Map weeks to weeks. The first full week of this year to the first full week of the next. Don't worry about "periods" and aggregation; they are irrelevant.
Where a missing holiday leaves a hole in the data, just take the values for the same day of the previous week or the next week, and do the same at the beginning/end of the year.
Now for each day of the week, combine the results for the year and look for events more than, say, two standard deviations from the mean (if you don't know what that means then skip this step), and look for correlations with known events like holidays. If a holiday doesn't show an effect in this test then ignore it. If you find an effect, shift it to compensate for the different date next year. Don't worry about higher-order effects, you don't have enough data to pin them down.
Now draw in periods wherever you like and aggregate all you want.
Don't make any promises about the accuracy of these predictions, there's no way to know it. Don't worry about whether this is the best possible way; it isn't, but it's as good as any you're likely to find. You can spend as much more time and effort fine-tuning this as you wish; it might raise expectations but it's not likely to make the results much more accurate-- it's about as likely to make them worse.
There is no A-priori way to answer that question.
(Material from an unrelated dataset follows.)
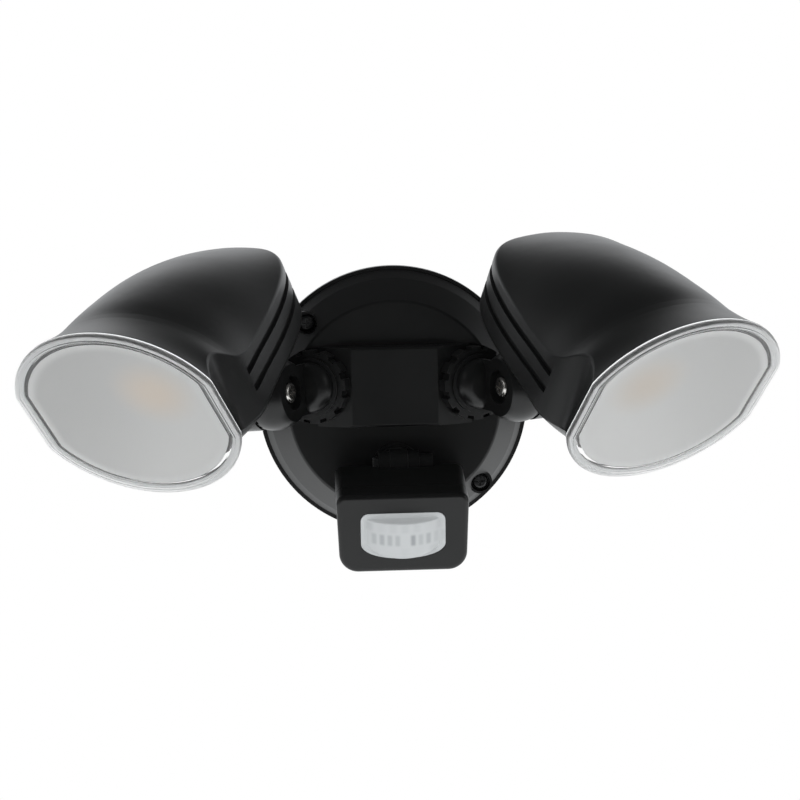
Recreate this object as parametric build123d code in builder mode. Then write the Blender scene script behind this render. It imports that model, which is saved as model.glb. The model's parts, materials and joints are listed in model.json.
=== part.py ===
from build123d import *
import os
from math import cos, radians, sin, tan

os.makedirs("parts", exist_ok=True)

# Twin head security light. Millimetres, the wall is the plane Y = 0 and the light stands out along -Y.

# Round cover and what stands behind it
cover_rim_radius = 62.5
cover_rim_depth = 4.0
cover_bead_radius = 60.5
cover_bead_depth = 5.6
cover_shoulder_radius = 57.5
cover_shoulder_depth = 11.0
cover_face_radius = 48.2
cover_depth = 24.4
cover_wall = 2.5
cavity_step = 1.0
cover_edge_round = 1.6
plate_thickness = 2.0
plate_gap = 0.5
gasket_inset = 1.0
gasket_width = 2.6
gasket_lip = 0.9
gasket_thickness = 1.5
wall_screw_spacing = 70.0
wall_screw_hole_radius = 2.4
cable_hole_radius = 8.0
grommet_bore_radius = 4.5
grommet_lip = 1.8
fit_gap = 0.1
touch_gap = 0.15
nut_clearance = 0.5

# Pan head screws, as shares of the head's height or radius
crown_share = 0.6
slot_depth_share = 0.5
slot_length_share = 1.2
slot_width_share = 0.22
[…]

You have to look at your data, and decide what the important parameters (day of week, week number, month, season, temperature outside?) using the results.
For example, if many of your customers are jewish/muslim, then the gregorian calendar, and ISO-week numbers and all that won't help you much, because jewish/muslim holidays (and so users behaviour) are determined using other calendars.
Another example - Trying to predict iPhone search volume according to last year's search doesn't sound like a good idea. It seems that the important timescales are much longer than a year (the technology becoming mainstream over the years) and much shorter than a year (Specific events that affect us for days-weeks).